Una perla en la lengua

el buscador de perlas

Resulta que El Retiro protege entre sus muchas y variadas hectáreas de claroscuros una vida interior que para sí quisieran, en estado de sobriedad no forzada, los que opinan que la vida hay que vivirla. En cuanto sale uno de los caminos marcados lo entiende enseguida, también en este parque. No hace mucho, encontré por accidente un lazo rojo atado a la rama baja -sospechosamente baja- de una conífera por determinar, cerca del rincón de la estatua de Venus. No fue lo más subversivo de las últimas visitas. En El Retiro muchos han encontrado la opulenta compañía de la fauna adiestrada a la presencia del invasor y otros tantos completan sus medianas experiencias de cercanía intraespecífica. Respecto a experiencias simbólicas, un laberinto al que se entra con la edad, la imaginación está recluida a los espacios urbanos. En mitad de una primavera agonizante, el Palacio de Velázquez abrigaba una exposición de Néstor Sanmiguel Diest. Casi siempre uno entra por entrar, por darse el gusto de ampliar la categoría del pulmón verde de la ciudad. Observa, se detiene, se abstrae. Sanmiguel Diest tiene una obra curiosa, El descenso del buscador de perlas (1999), que ocupa toda una pared. Son pensamientos de toda una vida, confusos, cruzados por líneas negras que los detienen igual que las cuerdas de los tendederos cuando soñamos que nos precipitamos al suelo por la ventana que da al patio interior.

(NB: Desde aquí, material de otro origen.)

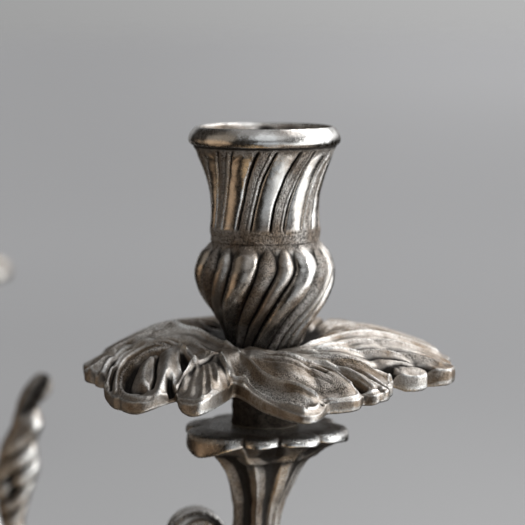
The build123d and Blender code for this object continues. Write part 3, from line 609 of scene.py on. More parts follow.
def pan_surface(x, y, reach):
    angle, radius = np.degrees(np.arctan2(y, x)), np.hypot(x, y)
    z = pan_ground(angle, radius, reach)
    grain, dark = np.full(z.shape, 0.28), np.zeros(z.shape)
    for outline, height, soft in OVERLAPS:
        ring = dense(plan(outline + outline[:1]), 1.5)
        box = (x > ring[:, 0].min() - 3) & (x < ring[:, 0].max() + 3)
        box &= (y > ring[:, 1].min() - 3) & (y < ring[:, 1].max() + 3)
        gap = nearest(x[box], y[box], ring)[0]
        signed = np.where(inside_of(x[box], y[box], ring), gap, -gap)
        z[box] += height * smooth(-soft, soft, signed) * smooth(17, 26, radius[box])
        # a band of painted shadow lies just outside each raised part, on the leaf it overlaps
        dark[box] += 0.5 * bump(signed, -1.1 * soft - 0.2, 0.5) * smooth(17, 24, radius[box])
    for track, w0, w1, height, power, sandy, black in STROKES:
        line = dense(plan(track), 1.2)
        reach_out = 3.0 * max(w0, w1)
        box = (x > line[:, 0].min() - reach_out) & (x < line[:, 0].max() + reach_out)
        box &= (y > line[:, 1].min() - reach_out) & (y < line[:, 1].max() + reach_out)
        gap, along = nearest(x[box], y[box], line)
        wide = 0.88 * (w0 + (w1 - w0) * along)
        mark = np.exp(-np.abs(gap / wide) ** power)
        mark = mark * (0.12 + 0.88 * smooth(0.0, 0.16, along)) * smooth(9.5, 14, radius[box])
        z[box] += height * (1.3 if abs(height) < 1.6 else 1.0) * mark
        grain[box] += sandy * mark
        # stroke darkness: patina in grooves, painted shade, and below zero painted highlight lines
        dark[box] += black * mark
    points = np.stack([x, y, z], -1)
    z = z + 0.07 * uneven(points, 7.0) + 0.04 * uneven(points + 50, 2.6)
    # the ridges add height, so the sheet is let down towards its edge to keep the edge level
    extra = z[-1] - lookup(PAN_EDGE_Z, angle[-1])
    for _ in range(60):
        extra = 0.25 * np.roll(extra, 1) + 0.5 * extra + 0.25 * np.roll(extra, -1)
    s = (radius - PAN_HUB_R) / (reach - PAN_HUB_R)
    z = z - extra * s ** 3
    z = np.maximum(z, lookup(PAN_EDGE_Z, angle) - lookup(PAN_WALL, angle) + 0.9)
    # painted shade darkens the leaves round the hub under the cup, with a little random tone; then the painted light
    # and shade by angle
    dark = dark + 0.95 * smooth(22, 11, radius) + 0.12 * uneven(points, 5.0)
    dark = dark + lookup(PAN_PAINTED_LIGHT_AND_SHADE, angle) * smooth(17, 24, radius)
    return z, grain, dark


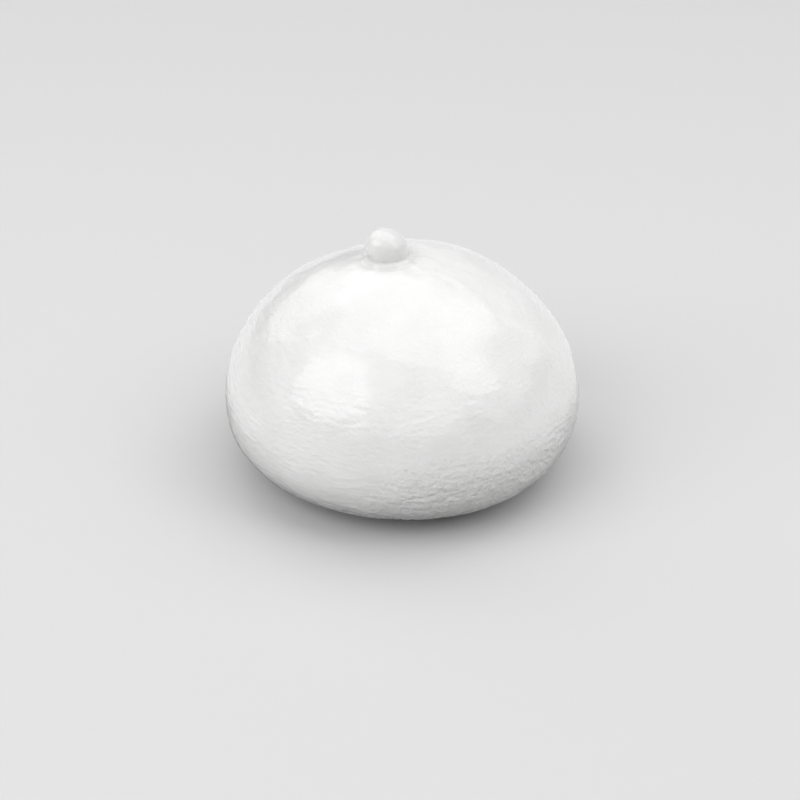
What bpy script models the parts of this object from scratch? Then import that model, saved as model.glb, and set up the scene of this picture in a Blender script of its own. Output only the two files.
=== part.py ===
"""Mozzarella ball: a soft dome of stretched curd with a small knob pinched up from its top.

Metres, +Z up. The origin is the middle of the flat spot that the ball rests on, and -Y is the front.
The whole ball is one turned solid, and a few functions then bend it: the knob is drawn off to one
side, the skin gathers in pleats round the neck, and broad swellings make the dome uneven.
"""

import math

import bpy
from mathutils import Vector
from mathutils.geometry import interpolate_bezier

NAME = "mozzarella_ball"

# The ball
BALL_RADIUS = 0.0440  # at its widest level
DOME_RISE = 0.0368  # from the widest level up to the crown
DOME_POWER = 1.95  # 2 is an ellipse, more is squarer
BELLY_DEPTH = 0.0204  # where the belly's curve would end if it weren't resting on anything
BELLY_POWER = 2.46
FLAT_RADIUS = 0.0265  # the spot that it rests on

# The knob, its neck and the collar of skin round it
KNOB_RADIUS = 0.00515
KNOB_HALF_HEIGHT = 0.0048
KNOB_CENTRE_RISE = 0.0025  # above the crown
KNOB_WRAP = math.radians(104)  # how far round the knob's outline goes before the neck starts
KNOB_LEAN = -0.27  # sideways for each unit up
NECK_RADIUS = 0.0049
NECK_RISE = 0.0004  # above the crown
NECK_DIP = 0.0003  # how far the neck's curve dips before it rises to the collar
COLLAR_RADIUS = 0.0058
COLLAR_RISE = 0.0006
COLLAR_WIDTH = 0.0008
COLLAR_TILT = 0.0003  # how much higher the collar stands on the side that the knob leans to
CREASE_RADIUS = 0.0069  # of the groove round the collar
CREASE_DEPTH = 0.0002
CREASE_WIDTH = 0.0007
KNOB_OFFSET = Vector((-0.0033, 0.0032))
OFFSET_REACH = (0.0085, 0.0260)  # the skin moves wholly inside the first, not at all past the second
FACET_DIRECTION = Vector((-0.83, 0.25, 0.47)).normalized()  # where a finger flattened the knob
FACET_DISTANCE = 0.0048  # from the knob's centre
FACET_PRESS = 0.8  # the share of what stood beyond it that is gone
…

Algo me tomó de la muñeca mirando al buscador de perlas, que era yo. Nunca he visto una perla real en vida, probablemente porque no he viajado lo suficiente. Pero sí he buceado, persiguiéndolas. Con más o menos luz, todo lo cerca que a uno le dejan estar, si ese día -aunque también ocurre de noche- la pericia y la paciencia llegan a entendimiento y las manos dan con la corriente, a unos centímetros de la vaguada del ombligo y entre lo que acertaríamos a definir como los acantilados de esos valles verticales en los que empiezan las piernas, puede hallarse y se halla una única perla no esférica, en forma de gota; convenientemente escondida fuera de maniobras simples, sutil como una caprichosa pero feroz manifestación de la evolución. Estas perlas, como las otras, también responden a estímulos, y una vez descubiertas pueden entrar fácil en combustión, generando un salar picante que rodea la lengua y compacta en ella la pulsión de su milimétrico núcleo interior. Encontrar una de estas perlas, en la intimidad, equivale a descubrir cada vez un brevísimo lugar en el que bucear da resultado, aunque al buscador, desprovisto de barbarie y anunciada la virtud de su oportunidad, nunca se le presenta la ocasión de coleccionarla fuera de su ámbito. Por eso, una vez que uno da con estos antojos de la feminidad, y haya aprendido a conectar los sentidos a su reacción -especialmente importante es el oído-, adquiere una particular importancia la instrucción de colmar la sed en aguas tibias, saladas y fundentes. Como, seguramente, sean también las oceánicas.